Without LeBron, this series would be a wrap in five at the most. 

It might be anyway. 

And for that, the real credit ought to be going to Celtics GM Danny Ainge, who is the one who not only put this roster together, but kept it together when just about every pundit out there, including myself, thought he was hoarding too many assets. Turns out, those assets were, and are, pretty damn valuable. Great coach or not, only a team with this kind of amazing depth could even think about withstanding the loss of a single star player, let alone two, as it has since the season-ending injuries to Gordon Hayward and Kyrie Irving, and still be three games from the NBA Finals. 

What Ainge has done in building one championship roster in Boston, then tearing it down almost completely only to build this newest one right back up, is beyond remarkable. I'd be remiss, as Ainge would, not to give a little hat tip to the bumbling Nets, who gave the Celtics the world for an aging Paul Pierce and Kevin Garnett back in 2013, but still, Ainge was the one who pulled that deal off. 

Subsequently, Ainge was the one who piled up a career supply of draft picks, which he used on guys like Jaylen Brown, Terry Rozier, Marcus Smart and Jayson Tatum -- the latter of which might go down as one of the all-time draft heists. Remember, the Celtics had the No. 1 pick this past summer. Tatum was their guy all along. Most GMs would've just taken their guy and started high-fiving in the war room. But not Ainge. 
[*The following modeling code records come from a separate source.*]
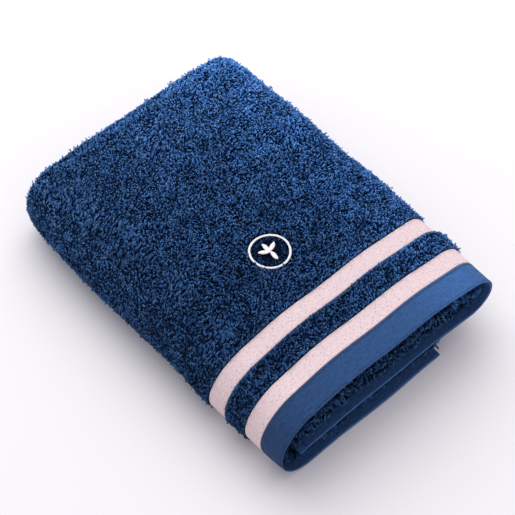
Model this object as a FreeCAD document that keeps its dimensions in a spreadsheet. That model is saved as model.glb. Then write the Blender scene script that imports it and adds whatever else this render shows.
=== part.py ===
import FreeCAD, Part
import math
import os

import Sketcher

# A terry bath towel, folded to a flat stack of twelve layers.
# The cloth is first folded to a quarter of its length, which gives four layers, and then in
# three across its width: the right third is tucked under the middle one, and the left third
# goes under both and lies on the floor.
# Frame: X across the stack, Y along it with the end hem at -Y, Z up, origin at the centre of
# the stack's underside.  The stack opens like a book about its left side.

SIZES = {
    "width": 240,             # across the folded stack
    "length": 332,            # along the folded stack
    "layer": 6.1,             # one layer of terry with the pile of both its faces
    "clearance": 0.3,         # between the part that lies still and the part that opens
    "squeeze": 3,             # how much thinner each layer is where the left fold turns
    "fold_run": 2,            # straight cloth beside the left fold
    "floor_third": 182,       # from the left side to the free edge of the third on the floor
    "tucked_edge": 23,        # from the left side to the free edge of the tucked third
    "side_hem": 8,            # narrow hem along both free edges
    "hem": 24,                # flat woven hem across the towel's end
    "stripe": 17.5,           # each flat woven stripe
    "band": 23,               # terry band between the two stripes
    "seam": 0.8,              # sewing thread along the hem
    "seam_inset": 2,          # from the seam to the hem's inner edge
    "second_recess": 22,      # the towel's other end, behind the end hem
    "inner_recess": 4,        # the inner fold, behind the end hem
    "badge_place": 110,       # from the left side to the badge's centre
    "badge_back": 132,        # from the end hem's edge to the badge's centre
    "badge_radius": 17.5,
    "badge_line": 1.8,        # width of the badge's ring
    "badge_height": 0.8,
    "leaf_length": 10,
    "leaf_bow": 7.5,          # radius of a leaf's curved sides
}
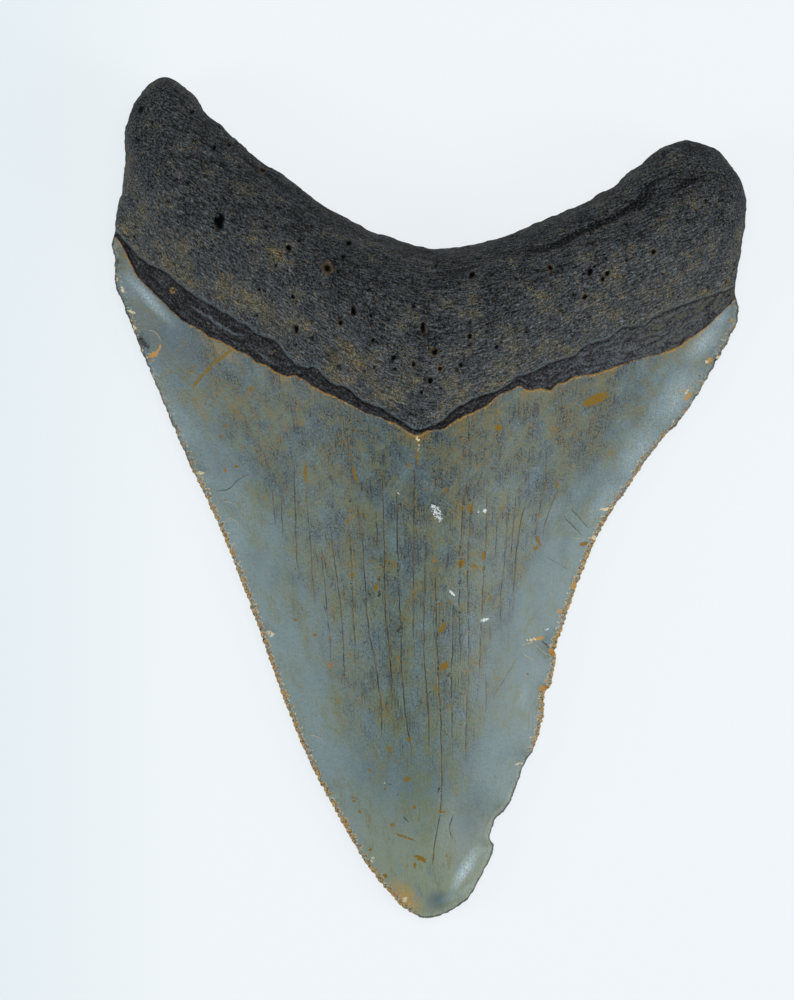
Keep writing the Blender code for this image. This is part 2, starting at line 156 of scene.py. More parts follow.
enamelLine = [
    (-44.7, 37.2), (-43.7, 36.2), (-42.9, 34.9), (-42.1, 33.3), (-41.3, 31.6), (-40.2, 30.3),
    (-38.9, 29.0), (-37.4, 27.5), (-35.9, 26.0), (-34.2, 24.7), (-32.9, 24.0), (-31.4, 23.1),
    (-30.8, 22.5), (-29.5, 22.1), (-28.2, 21.4), (-26.5, 20.5), (-25.2, 19.9), (-24.2, 19.0),
    (-22.9, 18.6), (-21.4, 17.6), (-20.1, 17.1), (-18.6, 17.1), (-17.3, 16.4), (-15.8, 15.3),
    (-14.3, 14.6), (-11.8, 13.5), (-9.1, 12.0), (-6.8, 11.2), (-4.5, 10.2), (-2.2, 8.9), (-1.3, 8.8),
    (-0.1, 9.4), (1.9, 9.6), (3.1, 10.5), (4.8, 11.4), (6.6, 12.1), (8.3, 13.1), (9.5, 14.2),
    (10.3, 14.6), (11.5, 15.1), (12.7, 15.6), (13.5, 15.1), (15.6, 15.3), (17.0, 15.1), (17.9, 15.9),
    (19.0, 16.2), (20.2, 16.9), (21.7, 17.2), (23.1, 17.3), (24.6, 17.9), (26.6, 18.5), (28.6, 19.2),
    (30.7, 19.8), (32.4, 20.2), (34.1, 20.9), (35.3, 21.4), (36.2, 22.1), (37.6, 23.0), (39.3, 24.3),
    (41.3, 26.2), (43.4, 28.3),
]
labialEnamelLine = [
    (-44.2, 34.5), (-30.0, 24.0), (-12.0, 17.5), (0.0, 16.0), (12.0, 17.5), (28.0, 22.5),
    (43.3, 28.0),
]
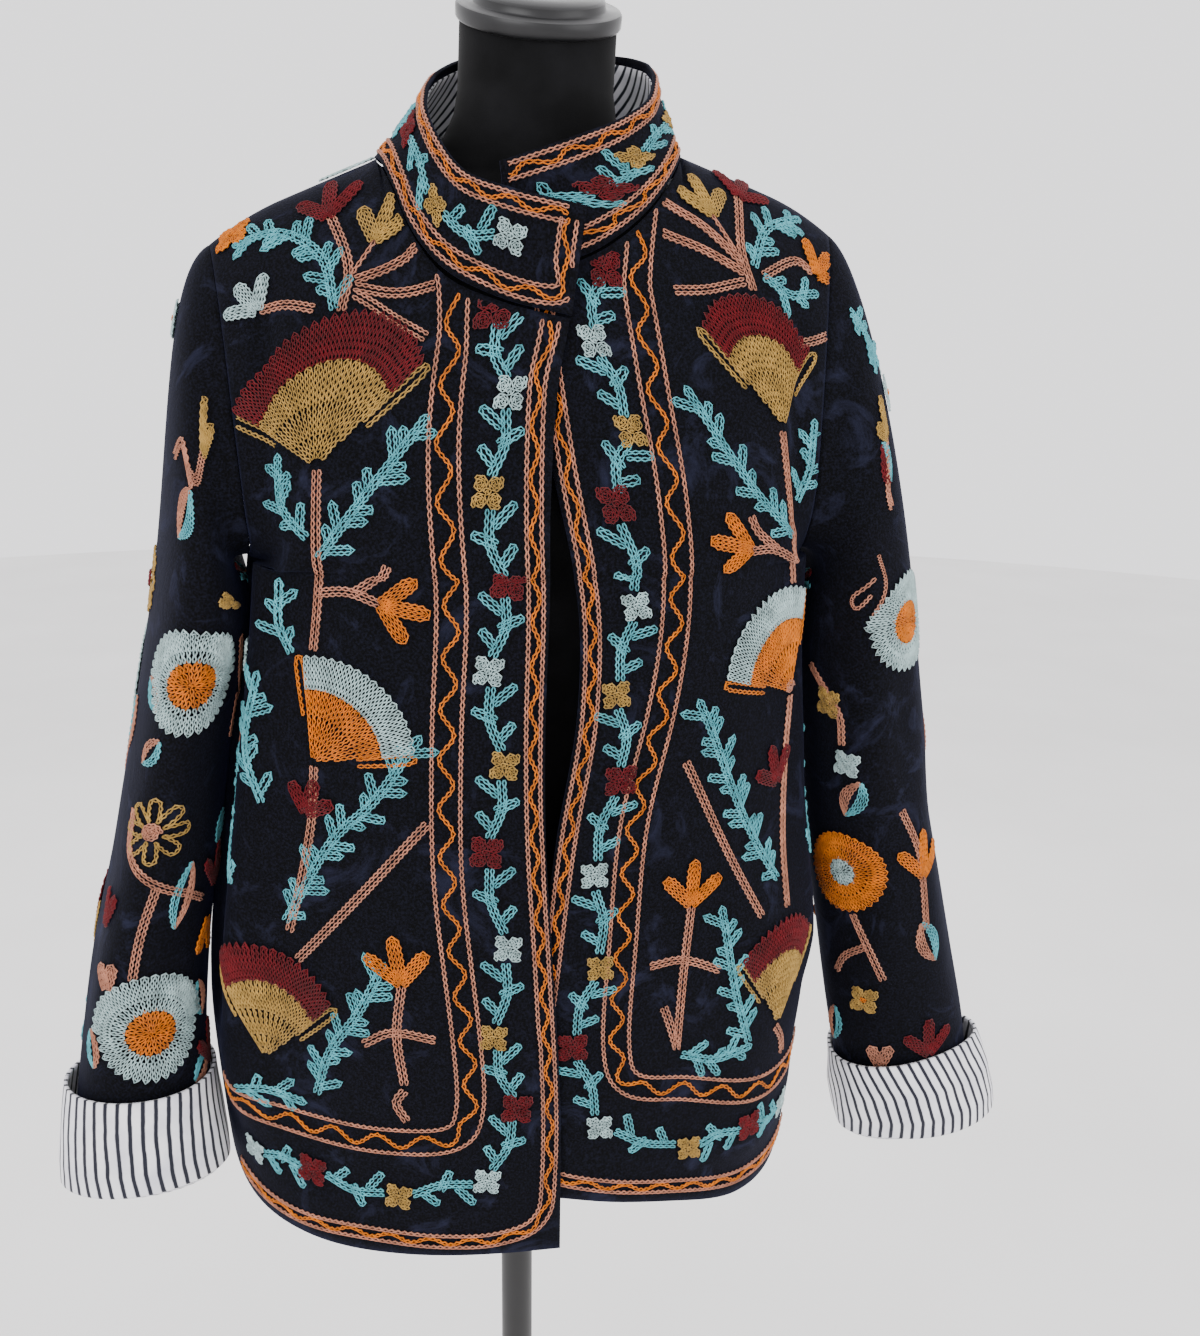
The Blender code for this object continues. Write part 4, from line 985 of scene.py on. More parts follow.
def place_piece(piece, slot, *nodes):
    """Ride on the root body and stand in for CAD nodes, hiding them. The slot is not used."""
    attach(piece, "root")
    if nodes:
        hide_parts(*nodes)


def panel_grid(side, face, spacing):
    """Fine grid of one panel's places: columns by length across, rows by length up."""
    edge = neck_share(side, face)
    count = int(PANEL_WIDTH / spacing)
    places = np.linspace(0.0, edge, NECK_SAMPLES)
    shares = share_across(side, face, places)
    neck = np.interp(np.linspace(0.0, 1.0, int(count * 0.42)), (shares + places / edge) / 2, places)
    columns = np.concatenate([neck, np.linspace(edge, 1.0, int(count * 0.58))[1:]])
    low = np.linspace(0.0, 1.0, int(LOWER_HEIGHT / spacing))
    high = 1 + np.linspace(0.0, 1.0, int(UPPER_HEIGHT / spacing)) ** ARMPIT_CROWD
    return np.meshgrid(columns, np.concatenate([low, high[1:]]))


# Yarns, and sizes of the chain stitch in millimetres
YARNS = ("aqua", "red", "mustard", "pale", "orange", "tan")
LINK = 4.2
FINE_LINK = 3.2
LINK_SAMPLES = 2
STRAND_SIDE = (0.28, 1.0)
STRAND_LIFT = (1.55, 0.70)
TUBE_SIDES = 3
ROW = 3.0
STEM_APART = 1.65
OVER = 0.7
ROOM = 0.62


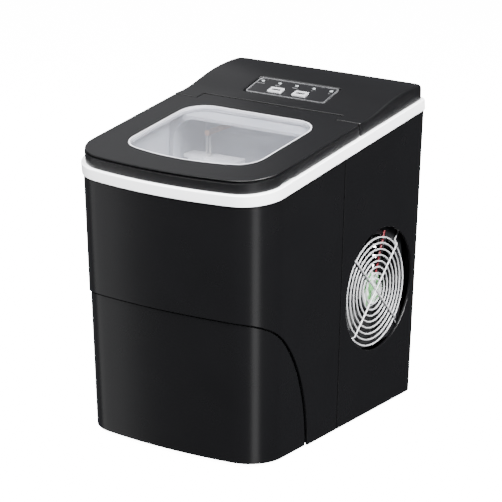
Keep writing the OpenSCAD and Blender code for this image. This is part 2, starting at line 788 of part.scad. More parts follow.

No, Ainge got greedy and moved back to the No. 3 spot, where he still got Tatum with an additional potential lottery pick from the Sixers for good measure. It cost him Markelle Fultz, who went No. 1 and has since forgotten how to shoot and never got off the bench for Philly in the conference semis vs. Boston. People are acting surprised that Tatum is this good, but Ainge saw it all along. He might not have known that Tatum would develop this quickly, but he knew he had a great one. And now everyone else knows it, too. 

Tatum, Rozier and Brown -- Ainge's last three first-round picks -- combined for 47 points and 20 rebounds on Sunday. Throw in the other two starters -- Al Horford and Marcus Morris -- and in these playoffs, that lineup is scoring at a more efficient rate than the Warriors' Death Lineup, which might well be the best lineup in basketball history. 

At any point, Ainge could've traded any one of those youngsters, but he didn't. He didn't have to give Al Horford superstar money when he wasn't a true superstar player, but he did. He could've moved Avery Bradley to any number of teams just to clear enough money to sign Gordon Hayward, but he went specifically after Morris, who has a pretty specific skill as a proven LeBron defender. 

In Game 1, LeBron was held to 15 points on 5-of-16 shooting. At different points, he was guarded by all five of those players I just mentioned. That is not an accident. Ainge, in large part, has hand crafted this team with the specific purposes of dethroning LeBron. To do that, you can't rely on one guy, because no one guy is better than LeBron. You need multiple guys. But where Ainge went about things differently is he didn't go out and mortgage the future to get those one or two guys -- say, a Jimmy Butler or Paul George -- for a one- or two-year swing. He has given this team a five-year window, at least, to go chase a championship. 

That's the truly remarkable part of all this. Whatever the Celtics do this year, in some way, is gravy. The whole time, the plan was to build for the next few years, when Tatum and Brown really come of age, and Irving and Hayward are still under contract. Earlier this year, an Eastern Conference exec told me that is by far the hardest part of building a team, to know when to cut bait with young players with future value in search of an immediate upgrade. 

Ainge has managed to account for both. 

And now here the Celtics are, up 1-0 on the best player in the world with two All-Stars up his sleeve for next year. He has built a team that is perfect for today's game: versatile on both ends, tough as all hell, one-on-one capable but wired to play as a unit, position-less shooters all over the court, a passing big to tie it all together. This is one hell of a basketball team Ainge has put together. And if you still think Stevens is getting more out of this roster than any other coach would, well, perhaps you're right. 

But then ask yourself this: Who was it that hired Stevens when coaches from college had a noted track record of underwhelming in the pros? Yeah, that was Ainge, too. He saw this whole race a mile ahead, and he might end up at the finish line a lot sooner than anyone expected.